Dijelaskan, saat ini sekitar 30 negara di dunia telah menanam tanaman bioteknologi dengan total luas areal hampir 130 juta hektare (ha). Bambang berharap, pemerintah segera mengeluarkan regulasi yang terkait keamanan pakan.
“Sejumlah negara berkembang, bahkan Eropa sudah mengembangkan dan menanam serta melakukan penelitian tentang bioteknologi. Untuk Indonesia, saat ini Pedoman Pengkajian Keamanan Pakan sudah draf terakhir, kita masih menunggu tanda tangan pengesahan dari Menteri Pertanian," ujarnya.
Di Indonesia saat ini, penerapan dan pengembangan bioteknologi belum difasilitasi sepenuhnya oleh pemerintah. Sehingga, penerapannya, cenderung tidak tuntas.
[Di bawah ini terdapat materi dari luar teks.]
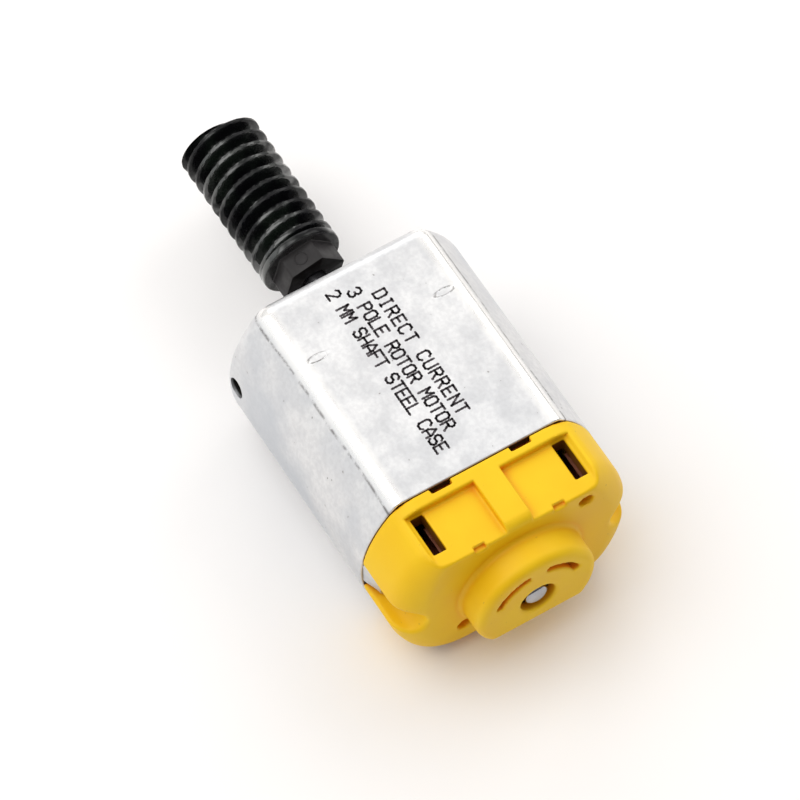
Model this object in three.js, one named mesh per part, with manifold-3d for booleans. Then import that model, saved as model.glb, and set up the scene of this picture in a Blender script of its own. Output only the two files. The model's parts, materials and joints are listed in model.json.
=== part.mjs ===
// Flat-sided brushed DC motor in a drawn steel can, with a moulded end cap and a plastic worm on its shaft.
// Millimetres. +X runs along the shaft towards the worm, +Z is square to the two flats of the can.
// The origin is the centre of the can's lower flat, which the motor lies on.
import * as THREE from 'three';
import { mergeVertices } from 'three/addons/utils/BufferGeometryUtils.js';
import Module from 'manifold-3d';

const wasm = await Module();
wasm.setup();

// ---- Driving dimensions ----

// The can: a round section with two flats, open at the seam (low X) and closed at the front (high X)
const CAN_RADIUS = 10.5;
const CAN_FLATS = 15.4;
const CAN_LENGTH = 20.8;
const CAN_WALL = 0.9;
const CAN_END_ROUND = 1.5;
const SIDE_HOLE = { radius: 0.9, fromFront: 2.1, rise: 0.8 };
const FIXING_HOLE = { radius: 0.9, apart: 12 };
const NOSE = { radius: 3.05, length: 1.7 };
const TAB = { width: 2.4, length: 1.7, thickness: 0.6, sink: 0.6 };
const MAGNET_STOP = { length: 0.7, width: 1.4, depth: 0.9, side: 5.3, fromSeam: [5.2, 14.2] };

// The shaft and what holds it
const SHAFT_RADIUS = 1;
const PRESS_GAP = 0.03;
const RUNNING_GAP = 0.05;
const BUSH_RADIUS = 2.1;
const BUSH_LENGTH = 2.6;
const SPACER_RADIUS = 1.9;
const END_FLOAT = 0.1;
const SHAFT_SIDES = 16;

// The end cap
const CAP_LENGTH = 6.1;
const CAP_GAP = 0.03;
const CAP_INSET = 0.05;
const CAP_EDGE_ROUND = 2.4;
const CAP_FLOOR = 1.5;
const SKIRT_LENGTH = 2.8;
const SKIRT_WALL = 0.9;
const SKIRT_GAP = 0.1;
const BOSS = { radius: 5.3, length: 2.7, flatBelow: 3.4, edge: 0.7, hole: 1.55 };
const ARC_SLOT = { inner: 3.4, outer: 4.05, depth: 0.8, spans: [[18, 80], [100, 160]] };
const POCKET = { rib: 1.15, outer: 7.9, band: 1.15, depth: 0.8 };
const TERMINAL_SLOT = { inner: 5.55, outer: 6.9, start: 1.5, end: 4.9 };
const SEAM_NOTCH = { inner: 2.6, outer: 4.4, depth: 0.55, sink: 1.5 };
const GROOVE = { radius: 1.5, inner: 8.2 };
const END_HOLES = [{ y: -5.8, z: 5.5, radius: 0.65 }, { y: 4.9, z: -3.7, radius: 0.65 }];
const END_HOLE_DEPTH = 1.1;
const CAVITY = { side: 7.2, height: 5.2 };

// The magnets
const MAGNET = { inner: 6.6, outer: 9.5, halfAngle: 43, start: -6.4, end: 7.1 };
const SPRING_WIRE = 0.3;

// The armature
const LAMINATION = { count: 18, pitch: 0.5, thickness: 0.48, start: -3.5 };
const CORE = { hub: 2.2, neck: 1.1, shoeInner: 5.3, outer: 6.2, shoeHalfAngle: 50, tip: 0.5 };
const INSULATOR = { thickness: 0.6, inset: 0.15 };
const COIL = { inner: 2.3, outer: 4.4, halfWidth: 2.5, build: 1.4, slack: 0.05 };
const POLES = 3;

// The commutator and the brushes
const COMMUTATOR = { start: -12.4, end: -4.2, hub: 1.75, inner: 1.8, outer: 2.35, gap: 8 };
const RISER = { start: -8.3, end: -7.8, outer: 3.4 };
const RING = { start: -9.2, end: -8.6, outer: 2.85 };
const BRUSH = { gap: 0.06, depth: 1.5, width: 1.6, start: -12, end: -9.9 };
const ARM = { thickness: 0.2, drop: 1.5, foot: 3.6, start: -13.5, end: -9.8 };
const TERMINAL = { strip: 0.28, bottom: 3, top: 5.4, length: 2.8 };

// The worm
const WORM = { start: 14, collar: 15.95, thread: 16.75, end: 29.1 };
const WORM_MODULE = 0.4;
const WORM_RADIUS = 3.45;
const THREAD = { depth: 0.95, shift: 0.54, crestHalf: 0.17, rootHalf: 0.5 };
const THREAD_SIDES = 20;
const HEX_FLATS = 4.85;
const HEX_TURN = 14.5;

// Corners of a mesh nearer than this are one corner
const MERGE_DISTANCE = 1e-3;

// ---- Places worked out from those ----
const AXIS_HEIGHT = CAN_FLATS / 2;
const SEAM = -CAN_LENGTH / 2;
const FRONT = CAN_LENGTH / 2;
const CAP_END = SEAM - CAP_LENGTH;
const BOSS_END = CAP_END - BOSS.length;
const CORE_END = LAMINATION.start + LAMINATION.count * LAMINATION.pitch;
const REAR_BUSH_START = BOSS_END + 1;
const FRONT_BUSH_END = FRONT + NOSE.length - 0.1;

// ---- Materials ----
const finish = (color, roughness, metalness) => new THREE.MeshStandardMaterial({ color, roughness, metalness });
const zincSteel = finish(0xc9ccd2, 0.35, 0.9);
const yellowPlastic = finish(0xf2c32e, 0.5, 0);
const blackPlastic = finish(0x141515, 0.25, 0);
const polishedSteel = finish(0xb9bcc0, 0.2, 1);
const sinteredBronze = finish(0x8a6a45, 0.6, 0.8);
const ferrite = finish(0x2d2c2e, 0.7, 0.1);
const springSteel = finish(0x8f9296, 0.35, 1);
const siliconSteel = finish(0x6d6f73, 0.5, 0.9);
const whiteNylon = finish(0xe9e5d8, 0.55, 0);
const enamelledWire = finish(0xa4522a, 0.35, 0.6);
const copper = finish(0xc47a4a, 0.3, 1);
const carbon = finish(0x2a2a2b, 0.8, 0.1);
const phosphorBronze = finish(0xb5824a, 0.35, 1);

// ---- Helpers ----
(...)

"Komisi sudah dibentuk, tim dari pemerintah sudah disiapkan namun perlu dioptimalkan sehingga dapat menyelesaikan hasil penelitian sampai pemanfaatannya langsung oleh masyarakat banyak. Sehingga pemanfaatannya bisa memberantas kemiskinan petani Indonesia," tegasnya.
Dijelaskan, dengan pemanfaatan bioteknologi, para petani dari 30 negara telah menuai hasil senilai lebih dari US$150 miliar sejak tahun 1996. Dengan demikian, hal ini telah membantu memberantas kemiskinan lebih dari 16,5 juta petani kecil dan keluarga petani setiap tahunnya, dengan total mencapai sekitar 65 juta orang.
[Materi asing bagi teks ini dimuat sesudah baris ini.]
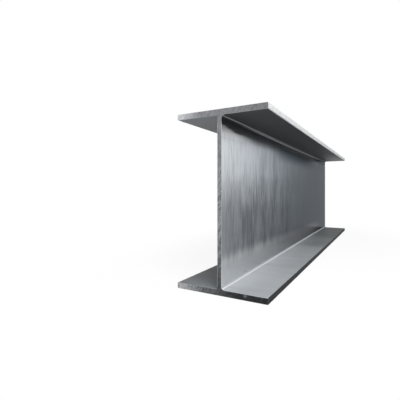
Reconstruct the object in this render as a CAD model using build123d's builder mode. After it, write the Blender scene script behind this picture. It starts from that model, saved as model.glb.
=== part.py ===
"""Hot-rolled steel H-beam in one piece: two equal flanges joined by a web, sawn square to length.

The beam stands on its lower flange. X runs along the length, Y across the flanges and Z up, in
millimetres, and the origin is the middle of the face that the beam rests on.
"""

import os

from build123d import *

# Overall size.
beam_length = 1000.0
section_depth = 305.0
flange_width = 165.0

# Both flanges keep one thickness from root to toe, as a parallel-flange section does.
flange_thickness = 10.2
web_thickness = 7.8

# The rolls leave a fillet where the web runs into each flange, and slightly rounded flange toes.
root_radius = 5.0
toe_radius = 1.5

# Deburring after the saw takes this much off the sharp edges of both ends.
end_arris = 0.4

with BuildPart() as h_beam:
    # The section is drawn across the beam: sketch x is the beam's Y, and sketch y is the height.
    with BuildSketch(Plane.YZ) as section:
        Rectangle(web_thickness, section_depth, align=(Align.CENTER, Align.MIN))
        Rectangle(flange_width, flange_thickness, align=(Align.CENTER, Align.MIN))
        with Locations((0, section_depth)):
            Rectangle(flange_width, flange_thickness, align=(Align.CENTER, Align.MAX))

        roots = section.vertices().filter_by_position(Axis.X, -web_thickness, web_thickness)
        fillet(roots, root_radius)

        corners_by_side = section.vertices().group_by(Axis.X)
        toes = corners_by_side[0] + corners_by_side[-1]
        fillet(toes, toe_radius)

    extrude(amount=beam_length / 2, both=True)

    sawn_ends = h_beam.faces().filter_by(Axis.X)
    chamfer(sawn_ends.edges(), end_arris)

h_beam.part.label = "h_beam"

os.makedirs("parts", exist_ok=True)
export_step(h_beam.part, "parts/h_beam.step")
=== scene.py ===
"""Steel h-beam: the look of one rolled length, sawn square at both ends, on a pale studio floor.

Metres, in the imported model's frame: X along the beam, Y across its flanges, Z up from the floor.
"""

import math

import bpy
import numpy as np
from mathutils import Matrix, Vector


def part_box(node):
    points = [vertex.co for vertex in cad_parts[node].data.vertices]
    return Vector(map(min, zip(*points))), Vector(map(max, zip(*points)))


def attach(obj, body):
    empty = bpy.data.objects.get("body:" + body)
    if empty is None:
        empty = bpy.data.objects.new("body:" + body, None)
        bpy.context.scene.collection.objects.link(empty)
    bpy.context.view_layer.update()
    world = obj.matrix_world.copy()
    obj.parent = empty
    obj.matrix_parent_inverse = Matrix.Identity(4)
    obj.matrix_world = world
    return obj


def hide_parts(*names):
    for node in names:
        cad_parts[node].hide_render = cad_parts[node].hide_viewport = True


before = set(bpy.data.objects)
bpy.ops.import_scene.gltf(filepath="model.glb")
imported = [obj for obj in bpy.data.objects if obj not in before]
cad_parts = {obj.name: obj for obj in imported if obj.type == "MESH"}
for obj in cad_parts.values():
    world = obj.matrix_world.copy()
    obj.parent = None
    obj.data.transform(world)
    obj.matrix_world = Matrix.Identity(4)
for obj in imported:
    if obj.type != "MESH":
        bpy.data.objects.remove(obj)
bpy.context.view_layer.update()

mm = 0.001
rng = np.random.default_rng(305)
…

“Kini, semakin banyak petani di negara-negara berkembang menanam tanaman bioteknologi yang notabene memang pilihan yang telah teruji dan terbukti untuk meningkatkan hasil panen,” ujar dia.
Meskipun banyak pihak yang berseberangan menyatakan bioteknologi hanya berguna bagi petani di negara-negara industri, tapi teknologi ini digunakan secara berkelanjutan di negara-negara berkembang.
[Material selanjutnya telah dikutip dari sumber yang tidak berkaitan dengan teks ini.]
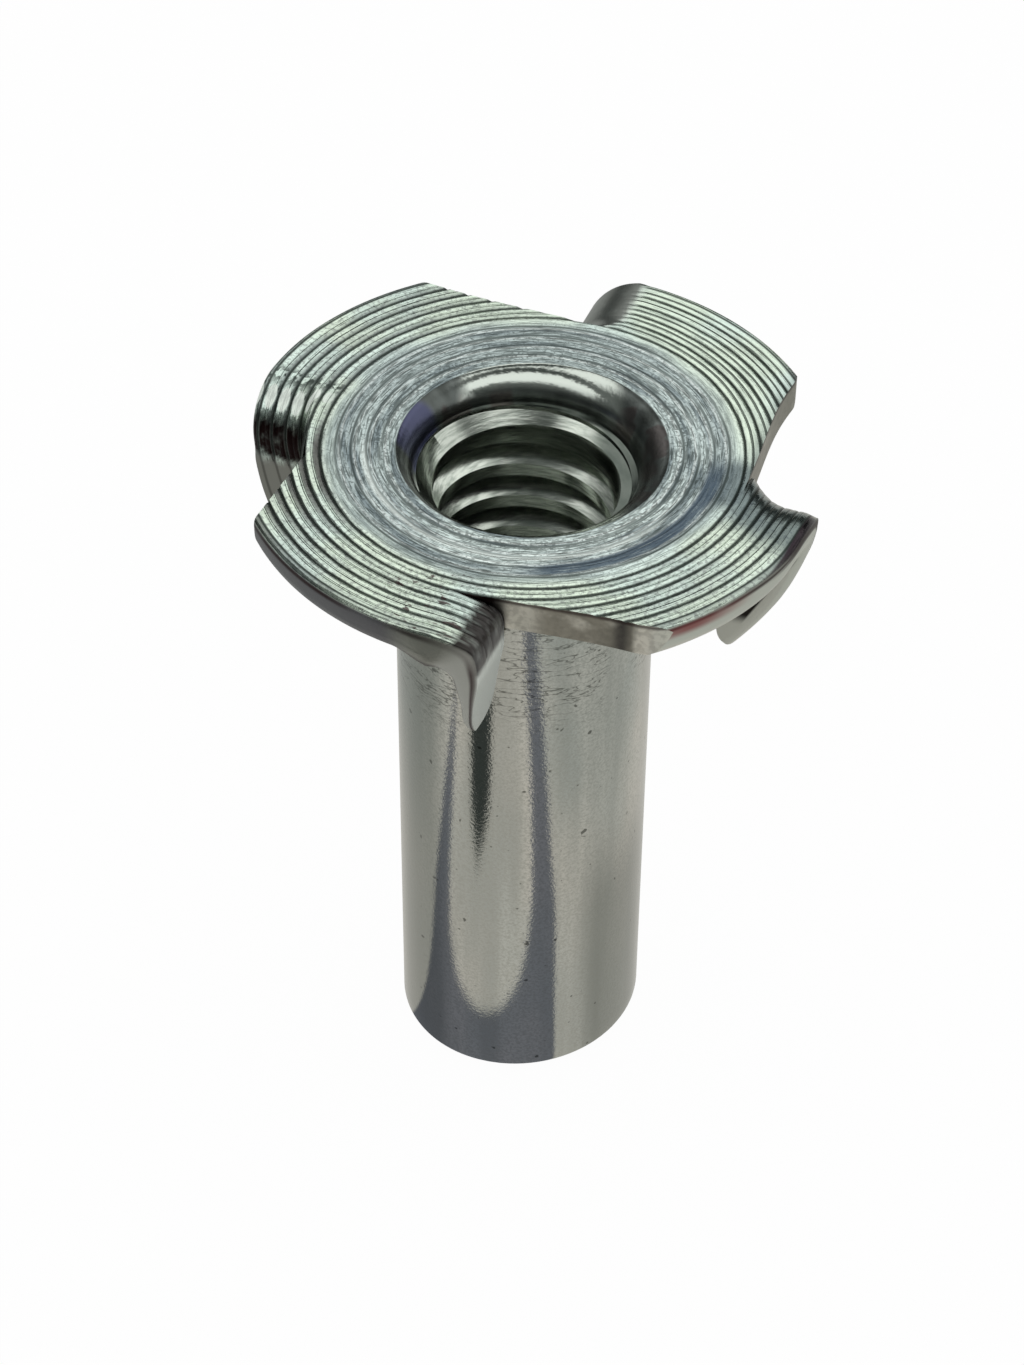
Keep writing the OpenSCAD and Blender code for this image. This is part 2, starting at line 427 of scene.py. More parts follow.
def build_flange(skin, ringed, sheared):
    """Lobes, prongs and the walls of the slits between them."""
    quarter = math.pi / 2
    for i, prong in enumerate(PRONGS):
        follow = PRONGS[(i + 1) % 4]
        j0 = prong.row
        # the band inside the slit, over and under
        for rows in (np.arange(0, j0 + 1), np.arange(LAST - j0, LAST + 1)):
            r = SECTION_R[rows]
            end = np.full_like(r, prong.end)
            root = between(prong.fold_angle(r), end, COLS_ROOT)
            rest = between(end, quarter + follow.fold_angle(r), COLS_LOBE)
            angle = prong.turn + np.concatenate([root, rest[:, 1:]], 1)
            r, z = r[:, None], SECTION_Z[rows][:, None]
            skin.add(lay_flat(angle, r, z), polar(r, angle, z), ringed)
        # the lobe and the prong, from the top face round the rim to the underside
        rows = np.arange(j0, LAST - j0 + 1)
        r, z = SECTION_R[rows], SECTION_Z[rows]
        lobe = between(prong.lobe_angle(r, z), quarter + follow.fold_angle(r), COLS_LOBE)
        lobe = prong.turn + lobe
        blade = between(prong.fold_angle(r), prong.prong_angle(r, z), COLS_PRONG)
        r, z = r[:, None], z[:, None]
        skin.add(lay_flat(lobe, r, z), polar(r, lobe, z), ringed)
        skin.add(lay_folded(prong, blade, r, z), polar(r, prong.turn + blade, z), ringed,
                 prong.wear_and_shade(r, r * np.sin(blade)))
        # the slit's two walls, from the fold's start round its end to the rim
        r0 = SECTION_R[j0]
        down = np.linspace(0, 1, WALL_STEPS + 1)[:, None]
        for steps, cut in ((COLS_ROOT, prong.lobe_angle), (COLS_PRONG, prong.prong_angle)):
            root = np.linspace(prong.fold_angle(r0), prong.end, steps + 1)
            row = np.concatenate([np.full(steps + 1, j0), np.arange(j0 + 1, HALF + 1)])
            r = SECTION_R[row] + (SECTION_R[LAST - row] - SECTION_R[row]) * down
            z = SECTION_Z[row] + (SECTION_Z[LAST - row] - SECTION_Z[row]) * down
            rest = cut(r[:, steps + 1:], z[:, steps + 1:])
            angle = np.concatenate([root + 0 * z[:, :steps + 1], rest], 1)
            across = r * np.sin(angle)
            if cut == prong.lobe_angle:
                points = lay_flat(prong.turn + angle, r, z)
                # painted shade on the lobe's wall near the slit's end
                end_shade = smooth(1 - (across - r0 * math.sin(prong.end)) / 0.35)
                wear_and_shade = end_shade[..., None] * (0, prong.painted_shade[2], 0)
            else:
                points = lay_folded(prong, angle, r, z)
                wear_and_shade = prong.wear_and_shade(r, across)
            skin.add(points, polar(r, prong.turn + angle, z), sheared, wear_and_shade)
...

Bambang memaparkan, selama 4 tahun terakhir, negara-negara berkembang lebih banyak menanam tanaman bioteknologi yakni mencapai 14,5 juta hektar (ha) dibandingkan negara-negara maju. Pada tahun 2015, petani di Amerika Latin, Asia dan Afrika menanam tanaman bioteknologi sebanyak 54 persen dari luasan global tanaman bioteknologi atau 97,1 juta ha dari 179,7 juta ha.
"Dari 30 negara yang menanam tanaman biotek, sekitar 20 persen adalah negara berkembang. Sebagai contoh, Tiongkok adalah salah satu negara berkembang dimana bioteknologi memberikan manfaat yang nyata kepada para petaninya. Antara tahun 1997 dan 2014, varietas katun bioteknologi memberikan sumbangsih sekitar US$17,5 miliar kepada para petani katun Tiongkok," bebernya.
Sementara itu, Staf Ahli Menteri Pertanian bidang Inovasi dan Teknologi, Mat Syukur mengakui, peran bioteknologi dalam upaya peningkatan produktifitas tanaman kian penting. Apalagi tantangan peningkatan produksi makin besar dengan terbatasnya perluasan areal tanam ditengah persaingan penggunaan lahan. "Saat ini lahan pertanian makin berkurang karena tingginya konversi lahan. Jadi sekarang ini kita dorong produktifitas tanaman per satuan lahan," tandasnya.
Diungkapkan, untuk meningkatkan produktifitas tanaman memang banyak faktor. Misalnya, input sarana produksi seperti pupuk dan benih, prasarana pertanian dan teknologi budidaya. Karena itu dalam rangka program swasembada pangan, pihaknya akan mendorong penggunaan bioteknologi. Apalagi di negara lain sudah banyak yang menerapkan.
"Namun demikian, kami tetap memberlakukan sikap kehati-hatian dan selektif dalam penerapan produk hasil bioteknologi. Kami harus bisa pastikan betul tidak berdampak buruk dalam jangka panjang. Karena produk tersebut harus lulus uji keamanan lingkungan, pangan dan pakan," ucapnya.